Use it for larger imports.

Example:

source:
  name: amazon_reviews_2023
  reviews_path: data/raw/All_Beauty.jsonl.gz
  metadata_path: data/raw/meta_All_Beauty.jsonl.gz
  output_dir: outputs/imports/all_beauty_streaming
  import_mode: streaming
  time_index_mode: panelist_sequence

Streaming supports panelist_sequence and raw_timestamp. It does not support global_sequence.

Exported files

The Amazon source export writes:

events.jsonl
products.jsonl
personas.jsonl
metadata.json
data_dictionary.json
stats.json

File

Description

events.jsonl

Schema-valid evaluation rows derived from reviews.

products.jsonl

Product records derived from metadata.

personas.jsonl

Persona records derived from user review histories.

metadata.json

Source-level import metadata.

data_dictionary.json

Source export dictionary.

stats.json

Import counts and source-specific statistics.

Missing product metadata

Amazon review rows may reference products whose metadata is absent from the loaded metadata file.

By default:

require_metadata_match_for_events: false

With this setting, review events may still be emitted even when product metadata is missing. Missing metadata counts are recorded in stats.json.
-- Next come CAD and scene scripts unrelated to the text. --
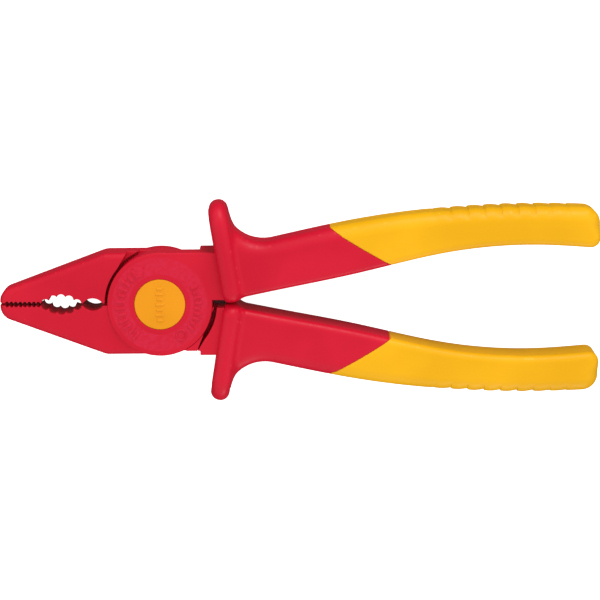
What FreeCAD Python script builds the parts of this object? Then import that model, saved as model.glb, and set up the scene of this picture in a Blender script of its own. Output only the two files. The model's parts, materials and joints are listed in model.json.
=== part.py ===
import FreeCAD, Part
import math
import os

from FreeCAD import Vector

# Insulated gripping pliers of glass-fibre plastic.
# Row frame: origin on the pivot axis at the outer face of the rear pivot cap,
# +X from the pivot towards the handle ends, +Y towards the upper handle, +Z along the pivot axis.
# The halves are modelled about the lap plane (z = 0) and lifted by LAP_HEIGHT at the end.
# The front half holds the lower jaw, the front disc and the upper handle. The rear half is the
# same moulding turned over about the X axis, so it holds the upper jaw and the lower handle.

# Overall
TIP_X = -48.0
HANDLE_END_X = 132.0
LAP_HEIGHT = 6.85

# Jaws: the faces taper from the knee to the tip
JAW_FACE = 6.3
TIP_FACE = 4.6
JAW_SIDE_Y = 15.5
JAW_KNEE_X = -16.4
JAW_SLOPE_DEG = 20.0
TIP_RADIUS = 2.6
JAW_EDGE_RADIUS = 1.6
MOUTH_CLEARANCE = 0.12

# Fine grooves near the tip
GROOVE_START_X = -45.9
GROOVE_PITCH = 1.35
GROOVE_COUNT = 8
GROOVE_RADIUS = 0.46

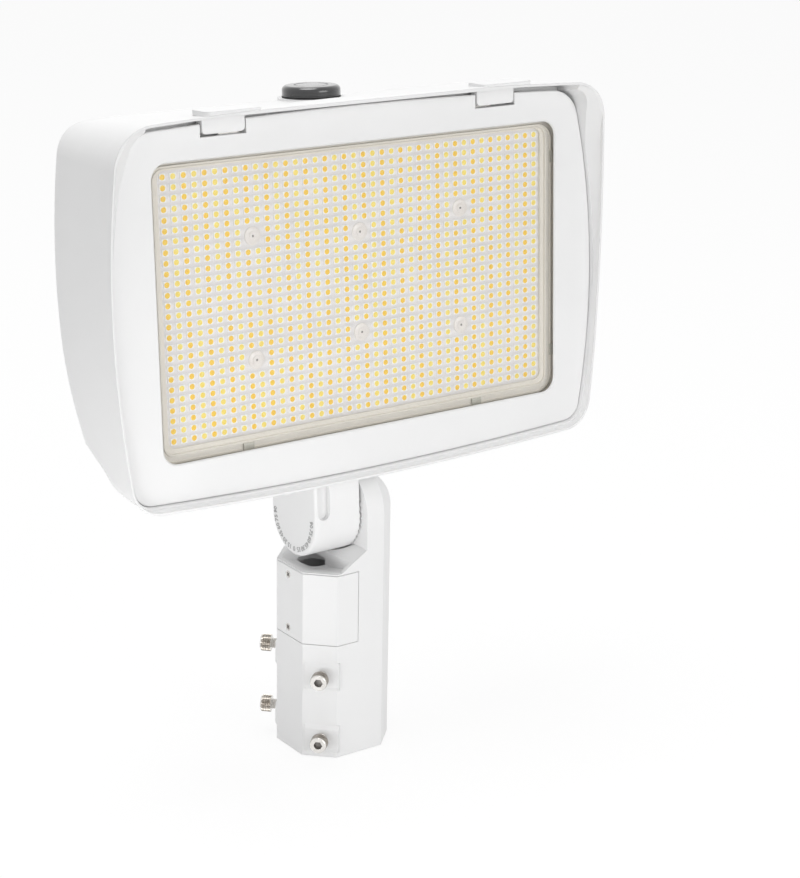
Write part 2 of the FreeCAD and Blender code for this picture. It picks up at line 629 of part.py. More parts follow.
def knuckle():
    """Round knuckle with a dial face on its left, a slotted neck up to the housing and teeth on its right."""
    radius, left = size("knuckle_radius"), -size("dial_face_offset")
    root = size("joint_offset - tooth_tip_gap / 2 - tooth_height")
    pivot = head_pivot()
    barrel = rod(radius, pivot + vec(left, 0, 0), vec(1, 0, 0), root - left)
    neck = box(left, root, pivot.y - radius, pivot.y + radius, pivot.z, -size("neck_top"))
    solid = barrel.fuse(neck).removeSplitter()
    rim = [e for e in solid.Edges if e.BoundBox.XMax < left + 0.1
           and e.CenterOfMass.z < -size("neck_top") - 0.1]
    solid = solid.makeFillet(size("knuckle_round"), rim)
    width, depth = size("neck_slot_width"), size("neck_slot_depth")
    slot_x = left + size("neck_slot_start")
    foot = pivot.z + size("neck_slot_drop")
    slot = box(slot_x, slot_x + width, pivot.y - radius - 1, pivot.y - radius + depth, foot,
               -size("neck_top"))
    slot = slot.fuse(rod(width / 2, vec(slot_x + width / 2, pivot.y - radius - 1, foot), vec(0, 1, 0),
                         depth + 1))
    teeth = ring_of_teeth(root, 1)
    phase = math.degrees(math.pi / size("tooth_count")) + size("head_tilt")
    for tooth in teeth:
        tooth.rotate(vec(0, 0, 0), vec(1, 0, 0), phase)
        tooth.translate(pivot)
    return solid.cut(slot).fuse(teeth)


def knuckle_bores():
    """Passage for the wires down through the neck, and the blind hole of the tilt bolt."""
    pivot = head_pivot()
    wires = rod(size("wire_bore_radius"),
                pivot + vec(-size("wire_bore_offset"), 0, -2 * size("knuckle_radius")),
                vec(0, 0, 1), size("head_rise"))
    bolt = rod(size("tilt_bolt_radius"), pivot + vec(size("joint_offset - tilt_bolt_engagement"), 0, 0),
               vec(1, 0, 0), size("socket_width"))
    return [wires, bolt]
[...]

To keep only metadata-backed events:

require_metadata_match_for_events: true

Capped development imports

For development, use caps:

source:
  name: amazon_reviews_2023
  reviews_path: data/raw/All_Beauty.jsonl.gz
  metadata_path: data/raw/meta_All_Beauty.jsonl.gz
  output_dir: outputs/imports/all_beauty_dev
  import_mode: in_memory
  max_reviews: 1000
  max_metadata_rows: 1000

Independent caps can reduce review/metadata overlap because the first N review rows and first M metadata rows may not refer to the same products.

Downstream use

After source import, the benchmarks/ module can freeze a smaller benchmark-ready subset. The comparison layer can then compare synthetic outputs against that frozen reference.

Sources ingest. Benchmarks freeze. Comparison evaluates.